Allocate time based on your strength-weakness profile and subject weightage. A balanced approach: Physics (35%), Chemistry (35%), Mathematics (30%). However, if Mathematics is significantly weaker, shift to 40% Mathematics, 30% each for Physics and Chemistry. Focus more time on subjects where improvement is realistically achievable rather than equally distributing hours regardless of your baseline competence.
Q4: What should I do if I missed the Session 1 registration? Can I still appear in Session 2?
Absolutely. Session 1 and Session 2 have completely independent registration processes. Missing Session 1 registration does not impact your Session 2 eligibility in any way. You can directly register for Session 2 when the application window opens (typically early February). Both sessions carry equal validity and opportunity.

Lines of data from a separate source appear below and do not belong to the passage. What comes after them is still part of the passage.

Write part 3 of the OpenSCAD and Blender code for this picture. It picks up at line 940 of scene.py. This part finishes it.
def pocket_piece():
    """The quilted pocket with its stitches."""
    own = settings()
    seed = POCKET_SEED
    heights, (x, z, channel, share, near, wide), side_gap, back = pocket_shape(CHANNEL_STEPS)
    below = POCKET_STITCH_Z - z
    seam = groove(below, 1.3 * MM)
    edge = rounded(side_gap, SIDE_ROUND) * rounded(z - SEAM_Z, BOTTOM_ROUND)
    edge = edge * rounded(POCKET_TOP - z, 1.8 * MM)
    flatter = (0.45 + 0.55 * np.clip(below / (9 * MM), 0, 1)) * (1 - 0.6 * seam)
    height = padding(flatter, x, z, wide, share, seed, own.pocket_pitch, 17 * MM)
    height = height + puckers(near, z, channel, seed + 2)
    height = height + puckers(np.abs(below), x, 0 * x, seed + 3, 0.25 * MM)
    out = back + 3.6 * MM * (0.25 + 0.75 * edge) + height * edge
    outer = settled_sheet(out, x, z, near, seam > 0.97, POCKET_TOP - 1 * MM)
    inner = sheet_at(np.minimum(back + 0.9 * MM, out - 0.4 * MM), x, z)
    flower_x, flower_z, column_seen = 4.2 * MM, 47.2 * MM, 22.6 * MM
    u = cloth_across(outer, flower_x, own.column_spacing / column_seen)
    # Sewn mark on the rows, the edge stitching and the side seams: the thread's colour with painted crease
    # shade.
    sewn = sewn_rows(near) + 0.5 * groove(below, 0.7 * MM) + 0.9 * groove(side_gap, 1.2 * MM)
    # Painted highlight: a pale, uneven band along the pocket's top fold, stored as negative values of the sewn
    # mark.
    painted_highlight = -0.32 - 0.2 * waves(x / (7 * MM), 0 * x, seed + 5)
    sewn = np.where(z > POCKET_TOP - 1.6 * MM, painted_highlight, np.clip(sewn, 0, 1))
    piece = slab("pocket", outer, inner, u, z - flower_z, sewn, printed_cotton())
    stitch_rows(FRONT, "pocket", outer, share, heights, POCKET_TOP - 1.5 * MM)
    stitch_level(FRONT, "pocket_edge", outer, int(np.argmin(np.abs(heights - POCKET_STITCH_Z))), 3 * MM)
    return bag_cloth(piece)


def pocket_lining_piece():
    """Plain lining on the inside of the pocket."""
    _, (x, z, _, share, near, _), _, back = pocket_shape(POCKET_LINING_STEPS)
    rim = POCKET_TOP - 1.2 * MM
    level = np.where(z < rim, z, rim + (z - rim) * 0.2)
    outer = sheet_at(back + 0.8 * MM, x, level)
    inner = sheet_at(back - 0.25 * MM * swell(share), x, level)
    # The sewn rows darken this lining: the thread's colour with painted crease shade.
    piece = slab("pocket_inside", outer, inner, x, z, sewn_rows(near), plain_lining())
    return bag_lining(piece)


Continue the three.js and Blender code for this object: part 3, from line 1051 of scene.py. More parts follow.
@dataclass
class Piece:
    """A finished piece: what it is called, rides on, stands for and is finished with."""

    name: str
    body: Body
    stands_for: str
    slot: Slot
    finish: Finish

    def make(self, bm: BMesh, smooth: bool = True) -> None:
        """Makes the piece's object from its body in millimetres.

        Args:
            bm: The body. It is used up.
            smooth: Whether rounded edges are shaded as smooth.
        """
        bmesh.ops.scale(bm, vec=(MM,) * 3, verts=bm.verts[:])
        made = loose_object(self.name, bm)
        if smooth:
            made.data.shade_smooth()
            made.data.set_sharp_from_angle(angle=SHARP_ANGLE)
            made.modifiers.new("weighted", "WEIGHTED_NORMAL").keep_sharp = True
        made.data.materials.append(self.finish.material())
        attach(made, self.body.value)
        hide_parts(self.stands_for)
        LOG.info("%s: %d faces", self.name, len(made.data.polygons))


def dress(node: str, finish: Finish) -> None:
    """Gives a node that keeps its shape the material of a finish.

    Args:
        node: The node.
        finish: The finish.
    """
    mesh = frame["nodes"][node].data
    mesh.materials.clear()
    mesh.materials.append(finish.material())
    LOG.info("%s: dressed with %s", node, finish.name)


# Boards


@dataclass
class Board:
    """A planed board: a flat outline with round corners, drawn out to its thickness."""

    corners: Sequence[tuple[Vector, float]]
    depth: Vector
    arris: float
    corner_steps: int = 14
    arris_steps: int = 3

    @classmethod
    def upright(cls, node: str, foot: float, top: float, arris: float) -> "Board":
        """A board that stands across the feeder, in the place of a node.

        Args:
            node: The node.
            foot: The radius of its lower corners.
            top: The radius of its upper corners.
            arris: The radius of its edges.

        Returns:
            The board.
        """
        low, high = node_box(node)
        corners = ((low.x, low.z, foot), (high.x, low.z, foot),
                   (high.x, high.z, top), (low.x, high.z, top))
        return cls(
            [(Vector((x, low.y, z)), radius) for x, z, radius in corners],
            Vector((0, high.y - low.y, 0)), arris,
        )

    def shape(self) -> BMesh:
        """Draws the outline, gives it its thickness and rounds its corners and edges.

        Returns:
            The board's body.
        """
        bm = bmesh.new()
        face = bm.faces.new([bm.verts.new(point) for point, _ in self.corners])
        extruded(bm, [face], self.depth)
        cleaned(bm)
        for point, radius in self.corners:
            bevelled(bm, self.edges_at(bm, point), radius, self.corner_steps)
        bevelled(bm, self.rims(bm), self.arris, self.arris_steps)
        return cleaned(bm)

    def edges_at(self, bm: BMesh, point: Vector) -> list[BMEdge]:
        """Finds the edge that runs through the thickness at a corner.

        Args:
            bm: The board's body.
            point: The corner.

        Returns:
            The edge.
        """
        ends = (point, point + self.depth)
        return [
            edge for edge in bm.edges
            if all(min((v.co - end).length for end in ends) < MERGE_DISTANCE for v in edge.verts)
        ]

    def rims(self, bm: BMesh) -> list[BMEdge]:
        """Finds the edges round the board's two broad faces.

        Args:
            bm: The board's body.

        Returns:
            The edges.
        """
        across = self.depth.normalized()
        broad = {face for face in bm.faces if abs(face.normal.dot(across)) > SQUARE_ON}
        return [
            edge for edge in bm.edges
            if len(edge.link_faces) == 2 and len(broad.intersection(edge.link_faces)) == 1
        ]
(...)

Q5: How many mock tests should I attempt before JEE Main Session 2?
Quality matters more than quantity. Attempt minimum 15-20 full-length mock tests under strict exam conditions (3 hours, no breaks, computer-based if possible). However, spend equal time analyzing each test with marking schemes as you spend attempting it. Ten thoroughly analyzed mocks are far more valuable than 30 casually attempted ones. Start mocks 2-3 months before Session 2, with increasing frequency as the exam approaches (final month: 2-3 mocks per week).

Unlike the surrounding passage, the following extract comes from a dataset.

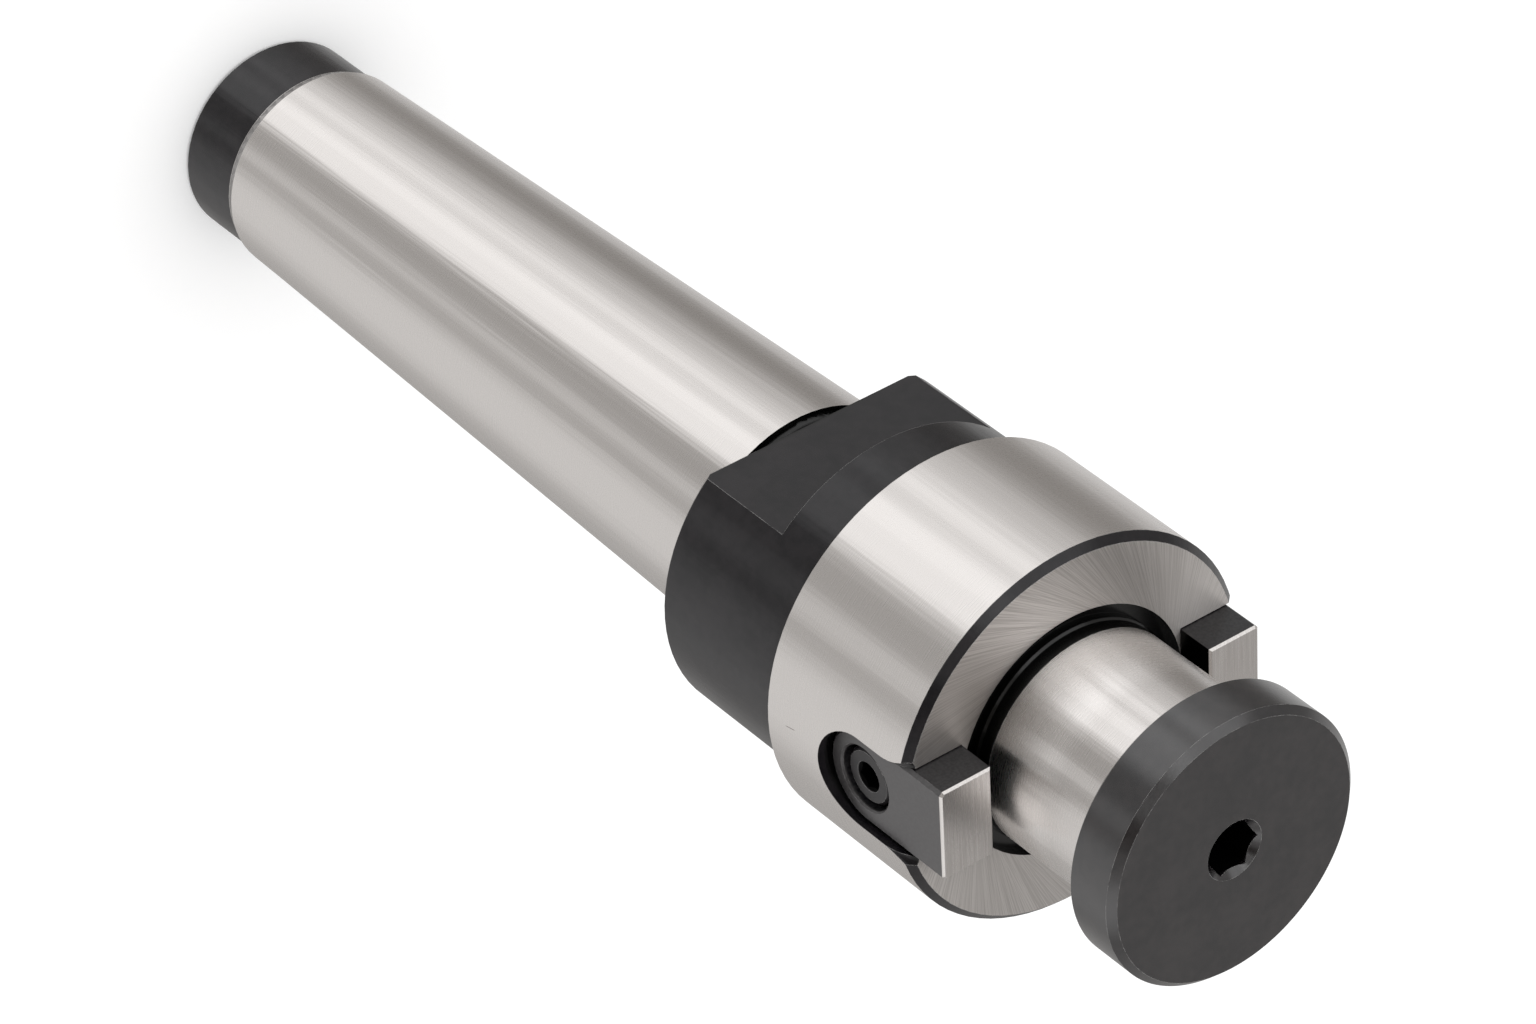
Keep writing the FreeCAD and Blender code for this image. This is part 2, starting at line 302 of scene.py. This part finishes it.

Q6: Should I focus on attempting all 90 questions or prioritize accuracy over attempt rate?
Prioritize accuracy over attempt rate. Due to negative marking (-1 for wrong MCQs), a strategic partial attempt with high accuracy beats a full attempt with careless errors. Target 70-75 questions (out of 75 required) with 85-90% accuracy rather than attempting all 90 with 70% accuracy. Develop this discipline in mock tests: mark questions you're genuinely confident about, skip or flag uncertain ones for review if time permits. A conservative, accurate approach typically yields higher percentiles than aggressive, error-prone attempts.

Your JEE Main 2026 Session 2 percentile will be determined by the systematic execution of strategic preparation, not last-minute panic or wishful thinking.

Build concepts. Practice precision. Trust your preparation.